The following article originally appeared on AM 1100 The Flag. It has been published on The Minuteman with the permission of the author.
By: Steve Hallstrom
I’ve gotten to the point where I feel that we’ve gone too far in playing it safe against the Coronavirus. Don’t get me wrong. Some caution and personal responsibility are a good thing. But we are creating millions of people who sit at home shivering in fear as they lose their jobs, fitness, socialization and savings. There is a tremendous societal cost to this with the resulting addiction, suicide, hopelessness and isolation. These are harder to quantify but calls to suicide lines are up 3x. Read up on plasma and hydroxychloroquine.
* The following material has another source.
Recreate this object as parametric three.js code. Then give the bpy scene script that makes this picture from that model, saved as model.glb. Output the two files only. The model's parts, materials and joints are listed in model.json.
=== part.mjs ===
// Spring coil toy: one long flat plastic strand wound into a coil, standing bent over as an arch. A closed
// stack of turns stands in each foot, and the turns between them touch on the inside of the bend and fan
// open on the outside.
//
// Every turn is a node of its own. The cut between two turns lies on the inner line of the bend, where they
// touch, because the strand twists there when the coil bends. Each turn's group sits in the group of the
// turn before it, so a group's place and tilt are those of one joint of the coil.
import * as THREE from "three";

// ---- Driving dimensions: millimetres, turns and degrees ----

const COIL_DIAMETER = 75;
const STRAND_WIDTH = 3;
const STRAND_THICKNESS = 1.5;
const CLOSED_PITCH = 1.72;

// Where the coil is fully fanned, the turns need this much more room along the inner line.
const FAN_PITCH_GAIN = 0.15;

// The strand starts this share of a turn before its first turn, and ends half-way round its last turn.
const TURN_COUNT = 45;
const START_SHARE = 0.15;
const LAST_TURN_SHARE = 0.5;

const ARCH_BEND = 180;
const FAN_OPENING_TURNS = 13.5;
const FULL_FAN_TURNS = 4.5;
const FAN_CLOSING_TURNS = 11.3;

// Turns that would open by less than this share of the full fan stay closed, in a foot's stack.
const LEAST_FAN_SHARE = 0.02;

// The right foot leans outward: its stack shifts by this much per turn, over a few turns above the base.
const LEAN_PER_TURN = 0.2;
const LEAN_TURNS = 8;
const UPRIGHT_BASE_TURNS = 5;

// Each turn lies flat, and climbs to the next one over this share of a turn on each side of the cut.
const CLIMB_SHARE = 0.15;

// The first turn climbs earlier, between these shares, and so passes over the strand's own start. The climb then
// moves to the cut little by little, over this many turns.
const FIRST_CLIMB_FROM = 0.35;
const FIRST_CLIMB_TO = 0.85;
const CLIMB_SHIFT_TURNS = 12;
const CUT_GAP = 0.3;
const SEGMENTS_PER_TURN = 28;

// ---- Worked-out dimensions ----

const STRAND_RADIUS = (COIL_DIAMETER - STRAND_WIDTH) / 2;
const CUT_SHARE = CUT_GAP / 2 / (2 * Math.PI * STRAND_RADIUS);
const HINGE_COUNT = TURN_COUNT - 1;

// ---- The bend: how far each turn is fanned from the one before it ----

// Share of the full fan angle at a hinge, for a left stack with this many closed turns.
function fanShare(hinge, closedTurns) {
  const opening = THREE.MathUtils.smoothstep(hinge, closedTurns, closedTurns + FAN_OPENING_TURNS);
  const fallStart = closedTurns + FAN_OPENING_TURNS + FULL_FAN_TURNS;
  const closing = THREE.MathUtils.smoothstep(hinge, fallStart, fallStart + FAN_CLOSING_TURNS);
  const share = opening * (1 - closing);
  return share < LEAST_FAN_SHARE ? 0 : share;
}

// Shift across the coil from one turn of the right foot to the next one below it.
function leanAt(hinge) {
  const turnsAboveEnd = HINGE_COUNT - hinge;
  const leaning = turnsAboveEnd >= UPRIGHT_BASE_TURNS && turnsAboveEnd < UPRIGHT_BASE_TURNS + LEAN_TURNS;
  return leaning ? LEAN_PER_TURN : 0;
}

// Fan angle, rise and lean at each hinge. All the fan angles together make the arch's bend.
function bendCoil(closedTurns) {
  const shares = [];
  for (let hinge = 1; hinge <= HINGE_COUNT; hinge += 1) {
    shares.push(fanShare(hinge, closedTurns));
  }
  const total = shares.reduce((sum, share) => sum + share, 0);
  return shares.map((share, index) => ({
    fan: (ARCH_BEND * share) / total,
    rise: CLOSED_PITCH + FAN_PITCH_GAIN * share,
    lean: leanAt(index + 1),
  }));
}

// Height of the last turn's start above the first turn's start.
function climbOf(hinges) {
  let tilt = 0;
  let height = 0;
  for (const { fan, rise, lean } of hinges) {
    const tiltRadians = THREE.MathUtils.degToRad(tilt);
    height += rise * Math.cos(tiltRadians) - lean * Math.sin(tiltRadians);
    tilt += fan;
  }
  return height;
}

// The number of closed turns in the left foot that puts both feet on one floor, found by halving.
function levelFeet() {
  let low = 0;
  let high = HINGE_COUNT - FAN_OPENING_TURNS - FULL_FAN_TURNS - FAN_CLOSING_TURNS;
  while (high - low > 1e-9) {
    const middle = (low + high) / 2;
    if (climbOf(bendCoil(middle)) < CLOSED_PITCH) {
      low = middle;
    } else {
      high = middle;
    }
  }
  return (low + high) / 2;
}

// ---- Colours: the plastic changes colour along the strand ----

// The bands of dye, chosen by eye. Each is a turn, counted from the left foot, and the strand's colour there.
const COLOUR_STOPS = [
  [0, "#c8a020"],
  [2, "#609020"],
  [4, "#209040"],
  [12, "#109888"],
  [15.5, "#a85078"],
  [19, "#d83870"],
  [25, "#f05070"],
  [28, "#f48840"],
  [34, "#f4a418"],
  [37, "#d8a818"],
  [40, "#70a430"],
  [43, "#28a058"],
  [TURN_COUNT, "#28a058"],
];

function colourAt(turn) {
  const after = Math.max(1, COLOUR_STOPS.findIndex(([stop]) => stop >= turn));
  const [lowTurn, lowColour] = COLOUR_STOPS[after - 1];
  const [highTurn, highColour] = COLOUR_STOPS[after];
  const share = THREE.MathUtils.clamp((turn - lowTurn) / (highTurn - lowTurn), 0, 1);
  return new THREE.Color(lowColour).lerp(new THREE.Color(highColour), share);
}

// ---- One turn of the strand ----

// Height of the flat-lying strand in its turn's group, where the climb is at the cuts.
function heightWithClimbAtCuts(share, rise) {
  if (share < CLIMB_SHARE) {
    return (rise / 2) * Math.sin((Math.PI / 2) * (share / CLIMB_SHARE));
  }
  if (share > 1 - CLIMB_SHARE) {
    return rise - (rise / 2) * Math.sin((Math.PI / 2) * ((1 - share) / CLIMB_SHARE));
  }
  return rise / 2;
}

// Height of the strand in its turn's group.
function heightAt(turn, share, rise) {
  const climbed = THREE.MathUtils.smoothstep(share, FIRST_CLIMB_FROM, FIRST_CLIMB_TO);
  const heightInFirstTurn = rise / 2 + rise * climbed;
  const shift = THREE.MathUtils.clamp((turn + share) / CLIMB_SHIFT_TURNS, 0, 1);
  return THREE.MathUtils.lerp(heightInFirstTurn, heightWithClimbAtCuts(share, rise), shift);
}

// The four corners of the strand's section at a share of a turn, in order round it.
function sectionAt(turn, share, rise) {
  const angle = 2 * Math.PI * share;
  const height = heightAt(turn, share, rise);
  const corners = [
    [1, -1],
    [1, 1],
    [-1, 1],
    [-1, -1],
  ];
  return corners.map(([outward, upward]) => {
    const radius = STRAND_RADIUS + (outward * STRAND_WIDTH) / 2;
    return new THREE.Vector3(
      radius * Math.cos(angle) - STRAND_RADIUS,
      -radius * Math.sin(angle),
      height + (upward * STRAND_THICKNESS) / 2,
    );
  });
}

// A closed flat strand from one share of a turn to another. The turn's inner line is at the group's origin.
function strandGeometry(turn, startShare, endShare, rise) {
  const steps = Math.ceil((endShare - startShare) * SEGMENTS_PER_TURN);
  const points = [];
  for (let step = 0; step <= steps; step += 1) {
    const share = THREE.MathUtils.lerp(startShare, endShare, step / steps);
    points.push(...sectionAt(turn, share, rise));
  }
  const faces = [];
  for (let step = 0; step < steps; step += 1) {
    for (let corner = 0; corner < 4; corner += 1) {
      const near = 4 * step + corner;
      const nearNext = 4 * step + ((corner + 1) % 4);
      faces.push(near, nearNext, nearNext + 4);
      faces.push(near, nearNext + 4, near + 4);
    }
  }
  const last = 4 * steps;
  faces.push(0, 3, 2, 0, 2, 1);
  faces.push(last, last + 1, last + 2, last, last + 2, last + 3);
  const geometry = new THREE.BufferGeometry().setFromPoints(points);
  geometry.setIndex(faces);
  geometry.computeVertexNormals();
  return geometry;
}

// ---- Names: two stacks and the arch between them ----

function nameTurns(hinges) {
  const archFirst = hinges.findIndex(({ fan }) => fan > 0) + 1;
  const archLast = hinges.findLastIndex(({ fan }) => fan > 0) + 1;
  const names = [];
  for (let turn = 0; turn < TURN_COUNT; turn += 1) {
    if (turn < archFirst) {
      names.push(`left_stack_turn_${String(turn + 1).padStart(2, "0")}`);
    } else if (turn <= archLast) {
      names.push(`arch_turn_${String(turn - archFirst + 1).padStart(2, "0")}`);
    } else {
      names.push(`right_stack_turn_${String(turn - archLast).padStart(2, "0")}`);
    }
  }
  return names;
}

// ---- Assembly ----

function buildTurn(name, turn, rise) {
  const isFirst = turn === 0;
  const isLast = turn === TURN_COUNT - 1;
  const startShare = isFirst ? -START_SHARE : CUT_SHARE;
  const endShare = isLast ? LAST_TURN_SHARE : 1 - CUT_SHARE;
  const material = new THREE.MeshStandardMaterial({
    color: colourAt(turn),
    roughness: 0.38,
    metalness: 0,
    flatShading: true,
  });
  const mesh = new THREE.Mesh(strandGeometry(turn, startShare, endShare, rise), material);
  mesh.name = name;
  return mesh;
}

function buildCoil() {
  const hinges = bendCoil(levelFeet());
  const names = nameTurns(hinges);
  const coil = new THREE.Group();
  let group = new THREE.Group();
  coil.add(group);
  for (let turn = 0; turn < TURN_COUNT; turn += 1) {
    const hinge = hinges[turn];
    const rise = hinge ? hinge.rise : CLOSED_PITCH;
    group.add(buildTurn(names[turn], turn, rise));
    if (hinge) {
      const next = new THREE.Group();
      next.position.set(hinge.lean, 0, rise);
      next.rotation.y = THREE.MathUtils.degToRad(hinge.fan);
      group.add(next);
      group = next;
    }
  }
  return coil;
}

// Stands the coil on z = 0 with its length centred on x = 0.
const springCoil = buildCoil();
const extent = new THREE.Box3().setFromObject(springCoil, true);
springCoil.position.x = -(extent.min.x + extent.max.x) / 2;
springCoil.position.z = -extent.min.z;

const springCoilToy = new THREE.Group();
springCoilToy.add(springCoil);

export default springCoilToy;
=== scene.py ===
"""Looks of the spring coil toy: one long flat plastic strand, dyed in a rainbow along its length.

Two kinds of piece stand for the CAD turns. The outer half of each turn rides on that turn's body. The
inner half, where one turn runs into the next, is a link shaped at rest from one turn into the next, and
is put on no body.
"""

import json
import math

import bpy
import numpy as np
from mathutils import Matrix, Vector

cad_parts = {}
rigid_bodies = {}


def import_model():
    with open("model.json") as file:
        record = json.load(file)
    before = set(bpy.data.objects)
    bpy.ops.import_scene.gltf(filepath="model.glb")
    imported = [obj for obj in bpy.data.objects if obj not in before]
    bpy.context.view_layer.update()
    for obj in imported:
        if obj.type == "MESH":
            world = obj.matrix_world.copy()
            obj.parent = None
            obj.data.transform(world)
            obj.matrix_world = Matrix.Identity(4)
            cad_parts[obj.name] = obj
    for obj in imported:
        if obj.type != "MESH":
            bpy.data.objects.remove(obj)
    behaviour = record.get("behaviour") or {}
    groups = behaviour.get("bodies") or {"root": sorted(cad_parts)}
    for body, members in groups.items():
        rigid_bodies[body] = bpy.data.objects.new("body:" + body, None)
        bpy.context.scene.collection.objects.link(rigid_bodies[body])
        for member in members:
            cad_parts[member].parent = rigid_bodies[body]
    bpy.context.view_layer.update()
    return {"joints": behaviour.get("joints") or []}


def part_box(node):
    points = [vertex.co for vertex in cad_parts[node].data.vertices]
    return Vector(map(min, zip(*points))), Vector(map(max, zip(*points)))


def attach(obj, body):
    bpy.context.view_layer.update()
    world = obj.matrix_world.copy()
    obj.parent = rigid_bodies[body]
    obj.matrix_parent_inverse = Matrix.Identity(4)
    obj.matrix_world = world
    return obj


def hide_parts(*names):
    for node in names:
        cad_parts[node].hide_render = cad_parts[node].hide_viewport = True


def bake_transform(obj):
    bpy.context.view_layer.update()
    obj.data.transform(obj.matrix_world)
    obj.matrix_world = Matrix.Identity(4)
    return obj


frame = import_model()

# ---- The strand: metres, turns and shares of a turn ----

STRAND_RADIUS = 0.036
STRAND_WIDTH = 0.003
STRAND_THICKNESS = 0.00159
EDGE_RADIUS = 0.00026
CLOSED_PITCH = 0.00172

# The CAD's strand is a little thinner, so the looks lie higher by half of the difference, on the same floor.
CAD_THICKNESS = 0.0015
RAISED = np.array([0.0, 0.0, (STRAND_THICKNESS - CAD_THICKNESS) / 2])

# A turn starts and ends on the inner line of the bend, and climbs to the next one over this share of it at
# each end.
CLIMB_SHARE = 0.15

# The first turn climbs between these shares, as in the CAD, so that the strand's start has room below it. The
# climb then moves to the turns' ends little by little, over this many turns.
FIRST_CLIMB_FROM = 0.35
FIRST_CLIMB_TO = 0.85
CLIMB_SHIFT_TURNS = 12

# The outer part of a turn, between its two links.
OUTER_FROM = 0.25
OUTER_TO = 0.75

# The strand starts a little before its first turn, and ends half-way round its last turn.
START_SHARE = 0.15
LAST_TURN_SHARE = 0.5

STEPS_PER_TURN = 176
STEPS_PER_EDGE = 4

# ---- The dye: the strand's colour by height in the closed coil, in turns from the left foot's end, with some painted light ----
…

Great early results, and Cuomo said this morning that 20% of the ventilators in NY are sitting idle not being used. Most of us won’t get it and if we do we won’t know. If we DO get it, likely we’ll get better. Listen to me. I’m not saying this is nothing. Never have. But you “all or nothings” out there have to realize there is a balance point here. 25% of small business people tell US Chamber they’re on the verge of closing for good.
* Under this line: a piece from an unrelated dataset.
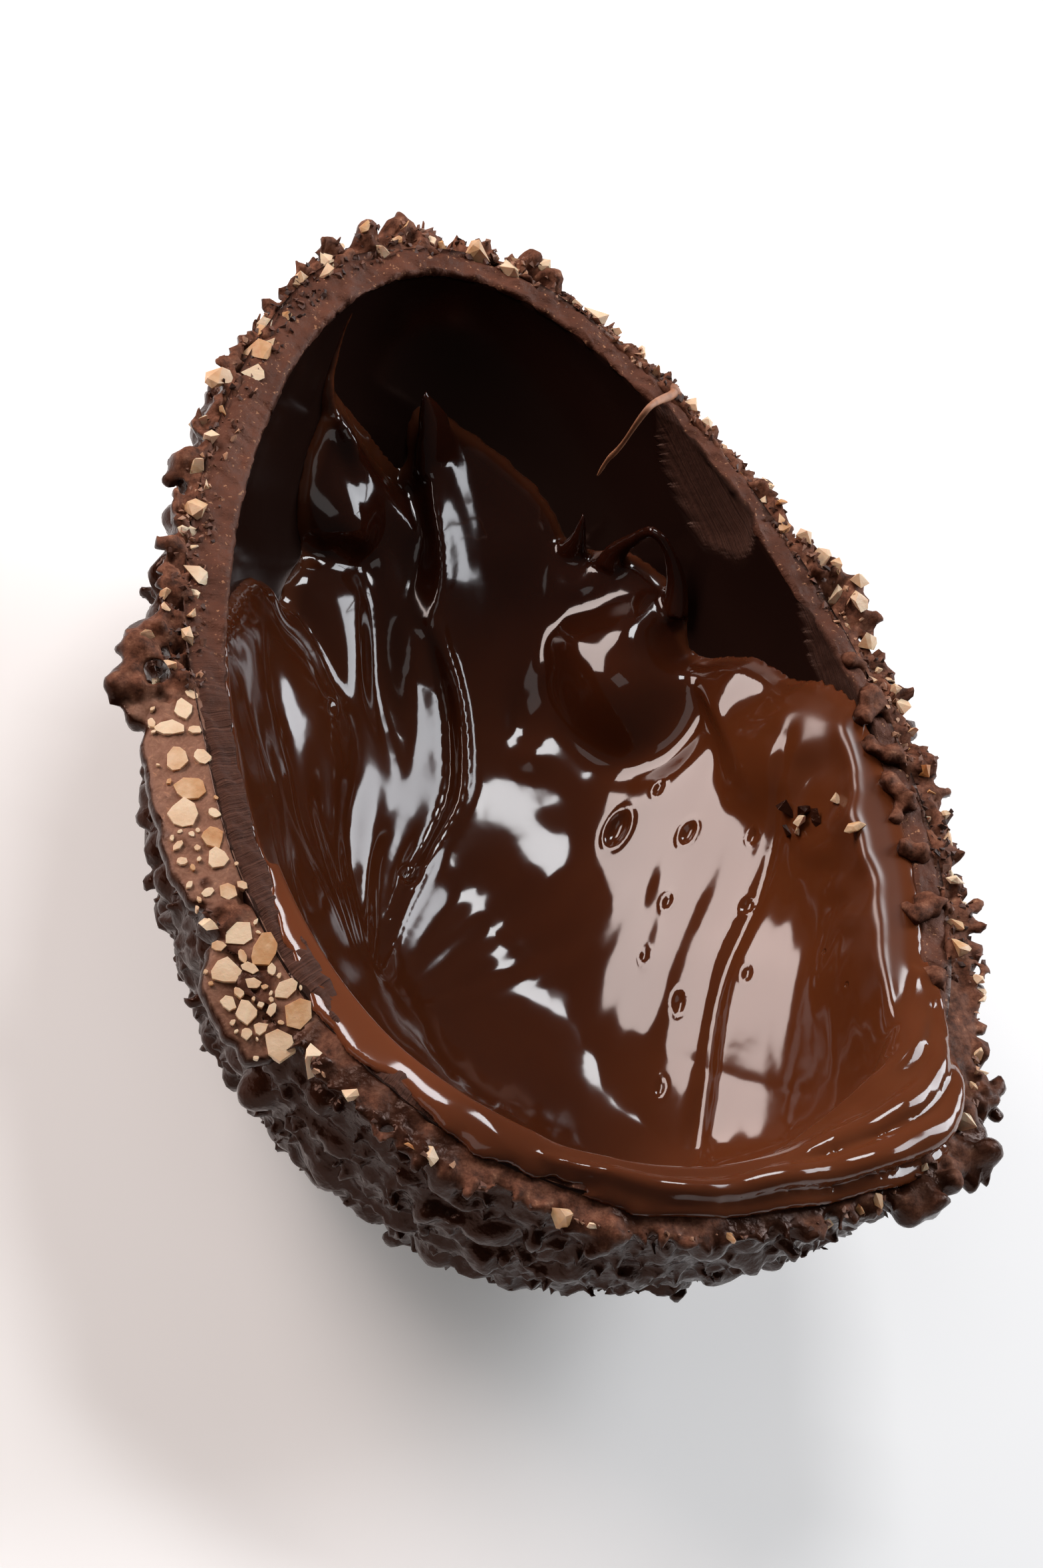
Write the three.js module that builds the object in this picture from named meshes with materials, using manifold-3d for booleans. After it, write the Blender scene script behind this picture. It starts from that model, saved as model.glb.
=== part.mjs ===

I’m biased here cause I’m in ownership but even if you hate small business owners, how about those who got a call last week saying your job is gone?
Unemployment? Please. That’s no model for the dignity of doing your job well and won’t make you whole financially. If Walmart can be open today with spacing restrictions then so can Kohl’s. Let gyms set up new schedules, max 10 people and close every hour to clean. Let restaurants open with space between tables. Let theaters sell half the tickets with chairs in between.
There are ways to do this responsibly. Losing lives is awful. But remember comorbidity. Many of those dying were dying from other things before this came along. Losing freedom, health, commerce, savings, and opportunity is awful too. In a societal context, we understand we are part of a system. If I’m susceptible to something, I have the freedom to say don’t come to visit me I might catch something or I might give it to you. In a free society we let the people make these decisions, not the government. You also have the right to dig a hole in your backyard and jump in it where you have no risk. If you’re scared to go out to eat then don’t do it. When government limits your constitutional rights, you stand in a danger zone, and that’s what is happening.
Not saying anyone has to agree with me. And there are good points on both sides. But we’ve swung the balance too far. New York Mills should not be run like New York City. We’ve set a new world record in playing it safe. We need to have something to come back to after this is over.
Steve Hallstrom is the President and Managing Partner of Flag Family Media and Fieldstone Group, LLC out of Fargo.